Positive gearing means your rental income covers all loan repayments and property expenses, leaving you with cash in hand each month. You pay tax on the profit, but you're not subsidising the property from your own wages.
Do I still claim tax deductions on a positively geared property?
Yes, you claim all the usual deductions including loan interest, agent fees, rates, insurance, and depreciation. The difference is that your rental income exceeds those expenses, so you report a profit and pay tax on it at your marginal rate.
How much deposit do I need to make a property positively geared?
It depends on the purchase price and rental yield, but most positively geared properties require a deposit of 25 to 30 per cent or more. Regional properties with higher yields can sometimes work with a 20 per cent deposit if the rent is strong.
Can positive gearing help me buy a second investment property?

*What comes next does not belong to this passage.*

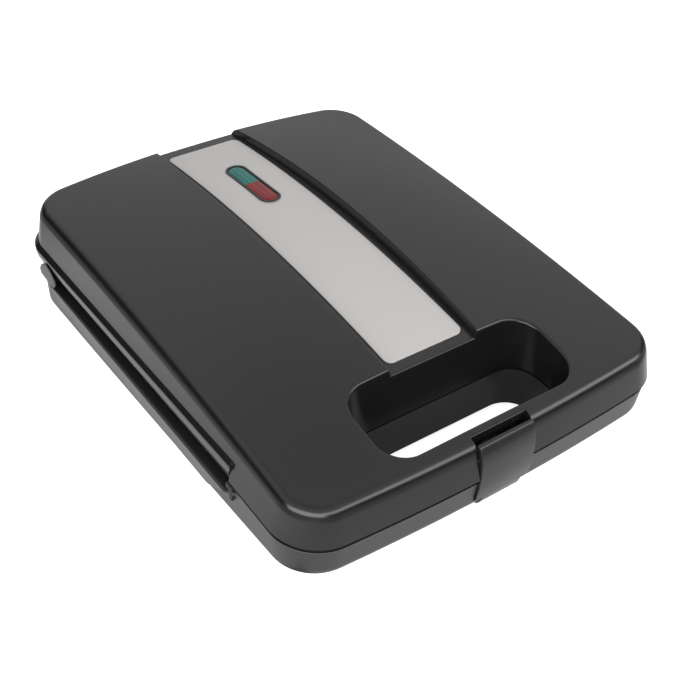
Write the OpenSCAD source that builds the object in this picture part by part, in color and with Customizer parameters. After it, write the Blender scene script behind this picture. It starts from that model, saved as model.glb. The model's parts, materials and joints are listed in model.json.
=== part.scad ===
// Sandwich toaster with a hinged lid, shown closed and latched on its four feet.
// Frame: +Z up, origin on the table under the middle of the whole, the handle end towards -Y, millimetres.
// The seam between lid and base lies in a plane that slopes down to the handle end. Nearly every
// piece is drawn in the seam frame, whose z is the height over that plane, and placed by seam().

/* [Body] */
// Width at the seam
body_w = 268.2; // [240:0.2:300]
// Depth at the corners, before the bow of the two ends
body_d = 340; // [300:1:380]
// Plan radius of the four corners
corner_r = 28; // [16:1:45]
// How far the front and rear edges bow outwards
end_bow = 6; // [0:0.5:12]
// Slope of the seam down to the handle end, degrees
seam_tilt = 4.2; // [0:0.2:8]
// Depth of the base under the seam at mid length
base_depth = 38.2; // [30:0.2:60]
// Opening of the seam all round
seam_gap = 1.6; // [0.8:0.1:3]

/* [Lid] */
// Height of the crown over the seam
crown_h = 46.5; // [35:0.5:60]
// Where the crown is highest, behind the middle
crown_y = 28; // [-20:1:60]
// Radius of the crown along the lid
crown_long_r = 818; // [600:1:1500]
// Fall of the crown 100 mm off the centre line
crown_cross = 8.9; // [4:0.1:14]
// Change of that fall per 100 mm towards the rear
crown_cross_slope = 1; // [-3:0.1:3]
// How much that fall flattens towards both ends
crown_cross_flat = 2.6; // [0:0.1:4]
// Draft of the skirt from the seam to its upper edge
skirt_draft = 4.5; // [1:0.1:8]
// Width of the rounding between skirt and top
edge_w = 6; // [3:0.5:10]
// Height of that rounding
edge_h = 6.3; // [3:0.1:10]
// Wall of the mouldings
wall = 2.6; // [2:0.1:4]

/* [Channel and trim] */
// Gap between the trim plate and each wall of the channel
trim_side = 2.4; // [1:0.1:5]
// How far each channel wall leans out
channel_lean = 3.5; // [1:0.1:6]
// Depth of the trim surface under the crown of the lid
trim_drop = 6.8; // [3:0.1:12]
// Where the trim surface is highest
trim_y = 27; // [0:1:60]
// Bend radius of the trim plate
trim_bend_r = 1041; // [700:1:1600]
// Half width of the trim plate
trim_half = 28; // [20:0.5:36]
// Distance from the handle opening to the trim plate
trim_front_gap = 6.7; // [4:0.1:16]
// Distance from the trim plate to the rear corners
trim_rear_gap = 10; // [6:0.5:30]
// Corner radius of the trim plate
trim_corner = 5; // [2:0.5:10]
// Thickness of the trim plate
trim_t = 0.8; // [0.4:0.1:1.5]

/* [Lamp window] */
// Middle of the lamp window ahead of the rear end of the trim plate
lamp_back = 67; // [45:1:90]
// Middle of the lamp window off the centre line
lamp_x = 1.6; // [-4:0.2:4]
// Length of the bezel
bezel_l = 57; // [40:1:70]
// Width of the bezel
bezel_w = 15.4; // [10:0.2:22]
// Rim of the bezel round the lenses
bezel_rim = 1.7; // [1:0.1:3]
// How far the bezel stands over the trim
bezel_stand = 0.7; // [0.3:0.1:2]

/* [Handle opening] */
// Half width of the opening in the lid top
grip_half = 67.3; // [50:0.1:80]
// Length of the opening in the lid top, front to rear
grip_d = 52.2; // [46:0.1:58]
// Width of the handle bar ahead of the opening
bar_w = 17.6; // [16:0.1:24]
// Corner radius of the opening
grip_corner = 17; // [10:0.5:24]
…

Yes, because lenders assess the rental income at 80 per cent and if it covers the loan and expenses, it doesn't reduce your borrowing capacity. A negatively geared property does the opposite and limits how much you can borrow next time.
Is positive gearing better than negative gearing after the rule changes?
It depends on your goals. From 1 July 2027, rental losses on established properties bought after 12 May 2026 can't be offset against your salary, so positive gearing avoids that quarantine. But if you're buying an eligible new build or you already own a property, the old rules may still apply.